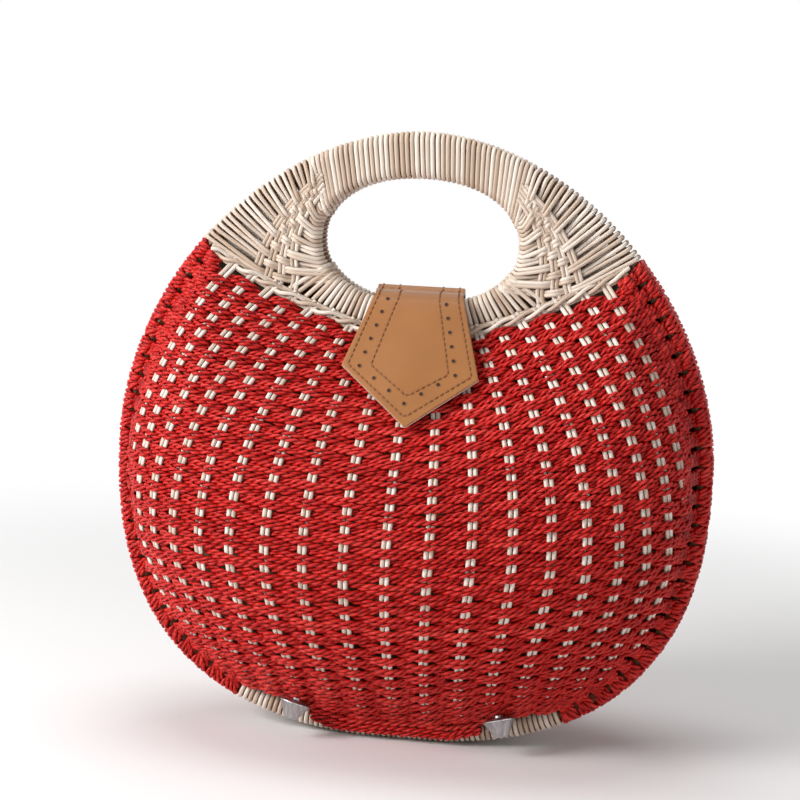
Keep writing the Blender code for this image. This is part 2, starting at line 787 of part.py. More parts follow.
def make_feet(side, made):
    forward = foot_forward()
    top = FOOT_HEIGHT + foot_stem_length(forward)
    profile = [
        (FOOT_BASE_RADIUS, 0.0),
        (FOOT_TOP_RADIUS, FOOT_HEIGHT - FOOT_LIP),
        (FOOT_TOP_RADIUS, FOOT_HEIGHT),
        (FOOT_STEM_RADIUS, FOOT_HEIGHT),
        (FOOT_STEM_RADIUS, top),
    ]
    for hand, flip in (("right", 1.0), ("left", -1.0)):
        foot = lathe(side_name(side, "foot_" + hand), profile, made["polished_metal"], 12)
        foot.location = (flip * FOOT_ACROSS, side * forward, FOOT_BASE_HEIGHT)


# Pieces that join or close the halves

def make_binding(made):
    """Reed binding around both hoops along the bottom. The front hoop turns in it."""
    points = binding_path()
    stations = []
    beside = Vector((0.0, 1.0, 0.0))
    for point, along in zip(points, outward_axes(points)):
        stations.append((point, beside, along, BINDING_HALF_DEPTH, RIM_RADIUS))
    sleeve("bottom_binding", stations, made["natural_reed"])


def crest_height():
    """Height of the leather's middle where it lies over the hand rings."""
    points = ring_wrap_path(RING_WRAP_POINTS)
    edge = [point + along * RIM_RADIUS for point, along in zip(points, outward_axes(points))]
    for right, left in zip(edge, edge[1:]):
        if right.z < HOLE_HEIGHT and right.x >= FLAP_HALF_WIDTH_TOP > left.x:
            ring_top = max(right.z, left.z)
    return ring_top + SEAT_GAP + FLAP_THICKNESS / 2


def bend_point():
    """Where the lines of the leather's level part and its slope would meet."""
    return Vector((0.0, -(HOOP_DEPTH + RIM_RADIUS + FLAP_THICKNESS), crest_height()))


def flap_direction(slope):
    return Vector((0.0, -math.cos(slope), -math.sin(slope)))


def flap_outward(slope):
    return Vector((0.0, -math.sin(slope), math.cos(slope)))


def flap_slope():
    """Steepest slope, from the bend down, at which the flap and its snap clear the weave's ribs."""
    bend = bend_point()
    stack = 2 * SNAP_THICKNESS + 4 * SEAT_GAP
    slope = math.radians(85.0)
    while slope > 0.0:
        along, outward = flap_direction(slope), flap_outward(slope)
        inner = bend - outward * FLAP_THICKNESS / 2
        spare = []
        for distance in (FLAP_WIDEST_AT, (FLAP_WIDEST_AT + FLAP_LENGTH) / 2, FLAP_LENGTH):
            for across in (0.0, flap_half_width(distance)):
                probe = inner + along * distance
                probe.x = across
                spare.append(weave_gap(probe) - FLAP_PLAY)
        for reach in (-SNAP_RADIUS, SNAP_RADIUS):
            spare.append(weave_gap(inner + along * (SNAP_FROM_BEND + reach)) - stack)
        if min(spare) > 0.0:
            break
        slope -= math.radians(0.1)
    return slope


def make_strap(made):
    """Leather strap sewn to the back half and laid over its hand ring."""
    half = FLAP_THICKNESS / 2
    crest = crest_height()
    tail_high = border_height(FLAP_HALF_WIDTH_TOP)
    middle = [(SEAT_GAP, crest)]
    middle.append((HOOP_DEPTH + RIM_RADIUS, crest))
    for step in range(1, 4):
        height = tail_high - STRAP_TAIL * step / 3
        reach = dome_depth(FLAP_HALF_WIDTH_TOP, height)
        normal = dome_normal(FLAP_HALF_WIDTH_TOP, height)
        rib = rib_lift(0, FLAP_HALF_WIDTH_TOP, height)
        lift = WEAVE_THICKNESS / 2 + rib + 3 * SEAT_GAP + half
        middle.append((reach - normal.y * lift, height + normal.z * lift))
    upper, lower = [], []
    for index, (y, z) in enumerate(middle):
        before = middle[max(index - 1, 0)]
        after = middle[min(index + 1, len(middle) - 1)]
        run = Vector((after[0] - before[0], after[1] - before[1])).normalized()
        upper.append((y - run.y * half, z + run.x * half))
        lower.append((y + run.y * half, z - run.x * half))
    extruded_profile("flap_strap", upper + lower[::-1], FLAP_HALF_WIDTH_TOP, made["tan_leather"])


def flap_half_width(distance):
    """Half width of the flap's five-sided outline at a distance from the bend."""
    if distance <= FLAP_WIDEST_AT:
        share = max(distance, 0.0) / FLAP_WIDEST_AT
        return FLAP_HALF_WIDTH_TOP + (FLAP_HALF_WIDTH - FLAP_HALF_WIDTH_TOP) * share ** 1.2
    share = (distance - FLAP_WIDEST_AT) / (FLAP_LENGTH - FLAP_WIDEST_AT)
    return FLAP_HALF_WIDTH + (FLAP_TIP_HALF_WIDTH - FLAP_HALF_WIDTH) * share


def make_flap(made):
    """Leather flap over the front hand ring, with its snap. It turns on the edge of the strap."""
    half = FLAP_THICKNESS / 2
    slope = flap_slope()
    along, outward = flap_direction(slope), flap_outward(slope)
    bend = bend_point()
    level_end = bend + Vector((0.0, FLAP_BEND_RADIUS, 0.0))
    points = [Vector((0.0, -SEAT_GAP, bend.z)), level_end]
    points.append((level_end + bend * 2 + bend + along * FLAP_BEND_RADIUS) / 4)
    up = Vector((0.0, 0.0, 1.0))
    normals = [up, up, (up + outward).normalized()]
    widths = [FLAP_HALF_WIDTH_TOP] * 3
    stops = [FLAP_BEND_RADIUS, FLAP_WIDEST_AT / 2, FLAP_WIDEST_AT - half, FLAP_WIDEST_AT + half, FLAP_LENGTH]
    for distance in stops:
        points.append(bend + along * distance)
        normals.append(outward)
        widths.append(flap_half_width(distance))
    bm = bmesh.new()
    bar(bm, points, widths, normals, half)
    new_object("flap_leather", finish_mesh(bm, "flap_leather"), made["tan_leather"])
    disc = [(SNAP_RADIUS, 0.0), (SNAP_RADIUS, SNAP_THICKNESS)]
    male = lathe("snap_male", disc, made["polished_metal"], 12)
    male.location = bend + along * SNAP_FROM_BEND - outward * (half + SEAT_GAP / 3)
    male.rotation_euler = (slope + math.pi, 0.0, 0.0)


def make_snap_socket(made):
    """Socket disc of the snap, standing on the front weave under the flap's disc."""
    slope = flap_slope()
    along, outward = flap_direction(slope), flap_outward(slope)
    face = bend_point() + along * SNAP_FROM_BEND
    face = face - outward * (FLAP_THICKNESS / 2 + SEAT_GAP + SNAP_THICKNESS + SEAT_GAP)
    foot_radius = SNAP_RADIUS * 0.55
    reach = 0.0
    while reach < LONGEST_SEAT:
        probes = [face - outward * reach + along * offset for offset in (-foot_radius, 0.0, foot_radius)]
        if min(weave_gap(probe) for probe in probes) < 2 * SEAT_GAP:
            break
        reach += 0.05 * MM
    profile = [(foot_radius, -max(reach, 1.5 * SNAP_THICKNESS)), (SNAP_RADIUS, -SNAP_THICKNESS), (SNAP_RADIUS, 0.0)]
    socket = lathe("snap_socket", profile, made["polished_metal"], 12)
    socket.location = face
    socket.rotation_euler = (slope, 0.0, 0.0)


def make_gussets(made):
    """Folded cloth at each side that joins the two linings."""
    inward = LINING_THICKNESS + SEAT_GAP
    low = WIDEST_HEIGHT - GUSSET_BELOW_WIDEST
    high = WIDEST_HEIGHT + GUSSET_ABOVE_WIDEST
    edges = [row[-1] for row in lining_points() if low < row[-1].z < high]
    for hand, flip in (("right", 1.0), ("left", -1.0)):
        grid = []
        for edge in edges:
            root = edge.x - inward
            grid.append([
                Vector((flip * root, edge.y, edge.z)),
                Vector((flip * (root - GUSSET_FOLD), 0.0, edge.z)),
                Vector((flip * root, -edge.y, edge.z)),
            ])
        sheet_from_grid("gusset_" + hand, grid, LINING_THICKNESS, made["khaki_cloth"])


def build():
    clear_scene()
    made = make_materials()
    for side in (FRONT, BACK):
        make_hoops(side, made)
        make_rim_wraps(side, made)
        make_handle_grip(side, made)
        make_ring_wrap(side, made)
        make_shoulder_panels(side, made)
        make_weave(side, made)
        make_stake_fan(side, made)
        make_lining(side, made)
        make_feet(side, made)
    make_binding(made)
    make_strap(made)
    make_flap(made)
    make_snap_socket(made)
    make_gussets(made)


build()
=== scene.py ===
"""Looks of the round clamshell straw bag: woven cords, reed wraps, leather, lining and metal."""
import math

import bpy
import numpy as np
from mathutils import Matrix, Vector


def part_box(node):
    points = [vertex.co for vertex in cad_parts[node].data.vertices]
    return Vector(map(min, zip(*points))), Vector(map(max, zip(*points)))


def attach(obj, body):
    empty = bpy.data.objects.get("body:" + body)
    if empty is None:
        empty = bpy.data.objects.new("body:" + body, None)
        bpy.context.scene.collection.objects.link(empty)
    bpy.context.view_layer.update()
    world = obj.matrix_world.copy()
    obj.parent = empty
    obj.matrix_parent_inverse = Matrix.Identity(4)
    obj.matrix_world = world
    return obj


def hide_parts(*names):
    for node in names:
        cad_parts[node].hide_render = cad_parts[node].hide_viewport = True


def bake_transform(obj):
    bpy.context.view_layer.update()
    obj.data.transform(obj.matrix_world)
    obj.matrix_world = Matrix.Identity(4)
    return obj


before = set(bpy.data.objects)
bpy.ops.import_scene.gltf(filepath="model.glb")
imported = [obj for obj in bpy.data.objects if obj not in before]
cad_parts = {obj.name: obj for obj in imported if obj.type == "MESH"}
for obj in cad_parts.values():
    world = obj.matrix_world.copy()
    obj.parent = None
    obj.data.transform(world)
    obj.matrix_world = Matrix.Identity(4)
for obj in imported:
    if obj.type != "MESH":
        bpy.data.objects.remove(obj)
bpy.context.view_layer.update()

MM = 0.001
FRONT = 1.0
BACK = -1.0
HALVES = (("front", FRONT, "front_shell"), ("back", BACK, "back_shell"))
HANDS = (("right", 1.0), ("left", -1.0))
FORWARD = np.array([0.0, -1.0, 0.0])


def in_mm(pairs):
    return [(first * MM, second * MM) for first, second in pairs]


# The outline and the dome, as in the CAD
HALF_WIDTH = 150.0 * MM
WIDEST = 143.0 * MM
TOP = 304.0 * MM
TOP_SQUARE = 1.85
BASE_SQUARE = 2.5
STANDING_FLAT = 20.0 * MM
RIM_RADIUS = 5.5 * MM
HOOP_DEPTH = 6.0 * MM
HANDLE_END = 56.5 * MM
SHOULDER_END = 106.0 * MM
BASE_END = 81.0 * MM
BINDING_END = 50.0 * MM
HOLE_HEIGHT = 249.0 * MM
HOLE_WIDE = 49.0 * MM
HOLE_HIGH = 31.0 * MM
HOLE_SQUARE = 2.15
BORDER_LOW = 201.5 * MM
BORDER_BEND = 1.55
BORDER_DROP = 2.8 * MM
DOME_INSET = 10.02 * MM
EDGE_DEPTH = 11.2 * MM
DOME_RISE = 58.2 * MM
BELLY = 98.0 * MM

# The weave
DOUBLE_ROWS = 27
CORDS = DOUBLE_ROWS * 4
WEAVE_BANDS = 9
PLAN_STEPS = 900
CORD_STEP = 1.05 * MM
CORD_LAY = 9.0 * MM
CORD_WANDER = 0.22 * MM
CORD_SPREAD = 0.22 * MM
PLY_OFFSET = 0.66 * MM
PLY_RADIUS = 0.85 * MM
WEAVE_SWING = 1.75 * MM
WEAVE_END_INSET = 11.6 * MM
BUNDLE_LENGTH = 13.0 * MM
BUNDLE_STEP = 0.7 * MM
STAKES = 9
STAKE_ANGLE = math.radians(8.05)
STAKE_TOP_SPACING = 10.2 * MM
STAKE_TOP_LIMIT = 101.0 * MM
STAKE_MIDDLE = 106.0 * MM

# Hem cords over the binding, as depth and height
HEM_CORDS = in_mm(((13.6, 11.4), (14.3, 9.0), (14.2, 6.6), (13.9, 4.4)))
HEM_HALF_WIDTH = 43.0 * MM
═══
Retype the portion of the data above that starts on the line with "make_stake_fan(side, made)" and finishes on the line with "before = set(bpy.data.objects)", including both of those lines.

        make_stake_fan(side, made)
        make_lining(side, made)
        make_feet(side, made)
    make_binding(made)
    make_strap(made)
    make_flap(made)
    make_snap_socket(made)
    make_gussets(made)


build()
=== scene.py ===
"""Looks of the round clamshell straw bag: woven cords, reed wraps, leather, lining and metal."""
import math

import bpy
import numpy as np
from mathutils import Matrix, Vector


def part_box(node):
    points = [vertex.co for vertex in cad_parts[node].data.vertices]
    return Vector(map(min, zip(*points))), Vector(map(max, zip(*points)))


def attach(obj, body):
    empty = bpy.data.objects.get("body:" + body)
    if empty is None:
        empty = bpy.data.objects.new("body:" + body, None)
        bpy.context.scene.collection.objects.link(empty)
    bpy.context.view_layer.update()
    world = obj.matrix_world.copy()
    obj.parent = empty
    obj.matrix_parent_inverse = Matrix.Identity(4)
    obj.matrix_world = world
    return obj


def hide_parts(*names):
    for node in names:
        cad_parts[node].hide_render = cad_parts[node].hide_viewport = True


def bake_transform(obj):
    bpy.context.view_layer.update()
    obj.data.transform(obj.matrix_world)
    obj.matrix_world = Matrix.Identity(4)
    return obj


before = set(bpy.data.objects)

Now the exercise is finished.